2024 NFL Draft Scouting Report: Brian Thomas Jr.

  • Brian Thomas Jr., 6-4/205
  • Wide Receiver
  • LSU

Brian Thomas Jr. Scouting Report

By Charlie Campbell


  • Tall receiver
  • Fast; can go vertical
  • Presents mismatch ability with size or speed
  • Playmaker
  • Explosive speed to get vertical
  • Threat to rip off a chunk gain on any reception
  • Deceptive speed
  • Burst to get downfield
  • Maintains speed throughout the route
  • Quick release off of the line
  • First-step quickness
  • Challenges the defense downfield
  • Body control
  • Quick feet
  • Leaping ability
  • Very good on contested catches
  • Dangerous to win 50-50 passes
  • Skill set of a No. 1 receiver for the NFL


  • Doesn’t play to size
  • Not a good route runner
  • Not tough
  • Drops passes

Prospect Summary:

The LSU offense was lethal in 2023, and quarterback Jayden Daniels produced some huge numbers en route to winning the Heisman Trophy. Malik Nabers was the Tigers’ No. 1 receiver, but Thomas also was a dangerous weapon who had a breakout year in the SEC. In 2023, Thomas caught 68 passes for 1,177 yards – a 17.3 average – and 17 touchdowns. It was a huge increase in production over his sophomore (31-361-5) and freshman (28-359-2) seasons. With Daniels moving on to the NFL, Thomas followed suit.

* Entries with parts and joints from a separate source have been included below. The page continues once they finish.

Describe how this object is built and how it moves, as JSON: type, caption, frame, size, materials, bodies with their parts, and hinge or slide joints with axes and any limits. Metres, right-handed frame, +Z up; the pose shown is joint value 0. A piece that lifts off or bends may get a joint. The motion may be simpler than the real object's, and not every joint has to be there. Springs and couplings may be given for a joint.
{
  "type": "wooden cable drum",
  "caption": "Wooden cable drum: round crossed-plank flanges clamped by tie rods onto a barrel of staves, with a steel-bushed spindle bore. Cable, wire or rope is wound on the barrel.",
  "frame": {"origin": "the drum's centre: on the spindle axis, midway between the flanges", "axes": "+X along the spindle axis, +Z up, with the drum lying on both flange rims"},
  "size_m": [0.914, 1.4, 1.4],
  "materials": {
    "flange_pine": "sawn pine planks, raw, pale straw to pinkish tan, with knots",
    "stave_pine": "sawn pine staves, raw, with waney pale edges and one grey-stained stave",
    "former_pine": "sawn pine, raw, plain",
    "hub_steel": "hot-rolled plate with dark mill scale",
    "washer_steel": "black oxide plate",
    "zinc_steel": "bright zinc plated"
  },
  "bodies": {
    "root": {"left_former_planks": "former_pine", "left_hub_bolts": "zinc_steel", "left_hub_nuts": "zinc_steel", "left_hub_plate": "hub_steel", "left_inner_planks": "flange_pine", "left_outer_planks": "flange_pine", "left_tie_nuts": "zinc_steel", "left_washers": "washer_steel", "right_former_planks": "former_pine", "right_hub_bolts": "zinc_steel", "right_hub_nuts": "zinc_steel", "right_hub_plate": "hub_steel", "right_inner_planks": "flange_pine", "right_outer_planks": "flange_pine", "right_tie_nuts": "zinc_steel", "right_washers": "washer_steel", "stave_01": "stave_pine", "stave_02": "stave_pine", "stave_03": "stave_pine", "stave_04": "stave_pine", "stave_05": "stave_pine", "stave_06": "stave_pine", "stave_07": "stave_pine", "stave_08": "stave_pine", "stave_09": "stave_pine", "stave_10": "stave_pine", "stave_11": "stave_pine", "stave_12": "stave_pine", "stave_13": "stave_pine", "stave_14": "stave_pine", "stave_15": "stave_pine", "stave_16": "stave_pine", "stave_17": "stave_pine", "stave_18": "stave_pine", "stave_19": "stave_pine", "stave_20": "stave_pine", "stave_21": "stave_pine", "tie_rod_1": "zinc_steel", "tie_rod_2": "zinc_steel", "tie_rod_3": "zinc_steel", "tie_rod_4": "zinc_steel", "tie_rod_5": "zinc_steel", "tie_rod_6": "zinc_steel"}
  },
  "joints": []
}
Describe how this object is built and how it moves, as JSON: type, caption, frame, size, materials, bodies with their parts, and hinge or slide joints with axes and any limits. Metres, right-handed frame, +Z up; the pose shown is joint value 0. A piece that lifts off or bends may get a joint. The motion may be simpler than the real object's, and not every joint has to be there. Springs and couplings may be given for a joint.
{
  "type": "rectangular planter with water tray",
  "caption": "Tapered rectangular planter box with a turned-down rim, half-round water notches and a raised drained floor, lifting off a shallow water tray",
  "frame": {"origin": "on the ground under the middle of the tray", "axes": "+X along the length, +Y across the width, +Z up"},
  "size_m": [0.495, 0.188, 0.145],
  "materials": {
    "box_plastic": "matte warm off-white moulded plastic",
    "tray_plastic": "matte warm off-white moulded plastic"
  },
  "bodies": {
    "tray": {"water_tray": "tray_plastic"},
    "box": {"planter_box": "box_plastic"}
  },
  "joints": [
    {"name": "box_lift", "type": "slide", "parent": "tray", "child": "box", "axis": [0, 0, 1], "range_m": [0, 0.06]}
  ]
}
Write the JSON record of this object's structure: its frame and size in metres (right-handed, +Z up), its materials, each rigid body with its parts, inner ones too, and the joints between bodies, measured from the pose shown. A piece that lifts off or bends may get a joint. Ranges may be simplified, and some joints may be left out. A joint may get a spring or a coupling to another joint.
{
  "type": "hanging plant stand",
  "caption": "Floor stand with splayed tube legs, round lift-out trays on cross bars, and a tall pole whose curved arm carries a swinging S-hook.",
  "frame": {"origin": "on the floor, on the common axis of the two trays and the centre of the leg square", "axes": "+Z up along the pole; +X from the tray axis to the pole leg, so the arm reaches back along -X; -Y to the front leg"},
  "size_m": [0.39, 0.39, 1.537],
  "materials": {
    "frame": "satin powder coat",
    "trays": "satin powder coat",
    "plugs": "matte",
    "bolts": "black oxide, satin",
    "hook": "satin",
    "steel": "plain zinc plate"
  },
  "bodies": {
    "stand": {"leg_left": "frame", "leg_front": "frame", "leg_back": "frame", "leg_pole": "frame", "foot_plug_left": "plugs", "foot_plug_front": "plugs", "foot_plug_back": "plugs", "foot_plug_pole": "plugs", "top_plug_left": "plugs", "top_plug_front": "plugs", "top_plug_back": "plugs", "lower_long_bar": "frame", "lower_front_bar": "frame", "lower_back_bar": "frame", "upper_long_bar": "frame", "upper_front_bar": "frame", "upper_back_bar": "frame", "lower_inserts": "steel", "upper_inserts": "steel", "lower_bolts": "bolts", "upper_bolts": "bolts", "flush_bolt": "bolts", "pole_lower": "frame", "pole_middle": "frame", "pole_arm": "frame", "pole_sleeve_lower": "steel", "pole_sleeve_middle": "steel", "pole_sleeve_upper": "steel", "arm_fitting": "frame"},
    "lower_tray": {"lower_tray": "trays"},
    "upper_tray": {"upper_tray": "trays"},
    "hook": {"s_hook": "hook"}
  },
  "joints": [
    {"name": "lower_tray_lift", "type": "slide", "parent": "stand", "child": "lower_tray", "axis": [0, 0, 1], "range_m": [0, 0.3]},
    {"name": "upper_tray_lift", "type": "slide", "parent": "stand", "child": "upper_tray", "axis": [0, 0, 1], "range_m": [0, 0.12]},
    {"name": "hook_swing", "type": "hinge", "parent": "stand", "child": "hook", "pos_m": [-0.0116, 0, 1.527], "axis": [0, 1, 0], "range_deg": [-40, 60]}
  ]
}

Wide receivers with Thomas’ skill set of being big, fast and productive don’t last long in NFL drafts, and Thomas has special ability for the next level. Big receivers are a dime a dozen, but what sets Thomas apart from a typical big wide-out is how he can really run. Thomas displays explosiveness and elite speed to get vertical. After a quick first-step, Thomas has another gear to accelerate down the field and flat-out burn defenses over the top. He can run by double coverage and create separation from defensive backs by beating them in a vertical race downfield. Thomas’ speed allows him to consistently generate separation from defensive backs as he is very difficult to run with.

Thomas’ height makes him dangerous at reeling in contested catches. He uses his height and length to be a weapon for hauling in contested catches over defensive backs. With his height and ability to win on 50-50 passes, Thomas is a nice red-zone weapon and a point producer for his offense.

While Thomas is tall and fast, he has some significant weaknesses that need to be improved upon at the pro level. His route-running is not good and needs to be sharper for taking on NFL cornerbacks. Even though he is big, Thomas does not play tough and is a finesse wide receiver. There are also issues with dropped passes that Thomas needs to fix. It would help Thomas if his NFL team understood that he is going to need some developmental time and that the expectations should not be for immediate production.

For the NFL, Thomas could fit well as a X – split end – receiver who works along the sideline and challenges teams vertically. Some NFL team sources say they think Thomas has the second best skill set of any receiver in the 2024 NFL Draft, behind only Ohio State’s Marvin Harrison Jr. However, other team sources said they felt Thomas’ lack of toughness and route-running are going to be significant problems. He comes with some boom-or-bust potential for the NFL, but given his skill set, he is a likely first-round pick for the 2024 NFL Draft.

Prospect Comparison:

Marquez Valdes-Scantling. Thomas is very similar to Valdes-Scantling. They are almost identical in size while both have deep speed to stretch defenses vertically. Valdes-Scantling (6-4, 205) has a habit of playing a little smaller than his listed numbers and has some finesse aspects to his game. In the NFL, Thomas could end up being a wideout similar to Valdes-Scantling as a player who will flash big-time ability.